An alternative to the Maugis model of adhesion between elastic spheres

The problem of how contact between elastic spheres is modified by the surface forces which act between them is becoming of great interest with the possibility of studying such contacts experimentally in the atomic force microscope and in the surface force apparatus. Experiments are frequently interpreted with the help of the JKR adhesion theory, in which the action of the surface forces is represented by the change in surface energy involved in uniting or separating the two surfaces. This has two drawbacks: it is strictly valid only when the Tabor parameter mu = sigma(o)[R/(E*(2) Delta gamma)](1/3) is large, though in fact it appears that the condition mu greater than or equal to 1 is sufficient, and it gives no help with the attractive forces before contact takes place, which may cause 'jumping on'. However, it has one enormous virtue: the results are described by simple algebraic equations, which all can manipulate as required. In contrast, full numerical analyses, such as the pioneering solution by Muller, Derjaguin and Toporov and a more recent solution by Greenwood, give only the results the authors choose to pass on. These establish when the JKR solution is valid and indicate the ways in which it is incomplete; but stop there.
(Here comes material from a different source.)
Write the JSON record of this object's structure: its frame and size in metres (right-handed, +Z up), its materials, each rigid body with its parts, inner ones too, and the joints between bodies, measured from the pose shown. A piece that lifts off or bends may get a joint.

For this reason, an analytical solution by Maugis using a simplified force-separation law, that the adhesive stress has a fixed value whenever the separation is less than a critical distance, has proved most valuable. However, it too has a drawback, though a minor one: the shape of the gap involves elliptical integrals, which is inconvenient when the extension to visco-elastic spheres is considered. Here we present an alternative to the Maugis theory, based on the combination of two Hertzian pressure distributions. The results are very close to those of the Maugis model, but the gap shape now involves only elementary functions.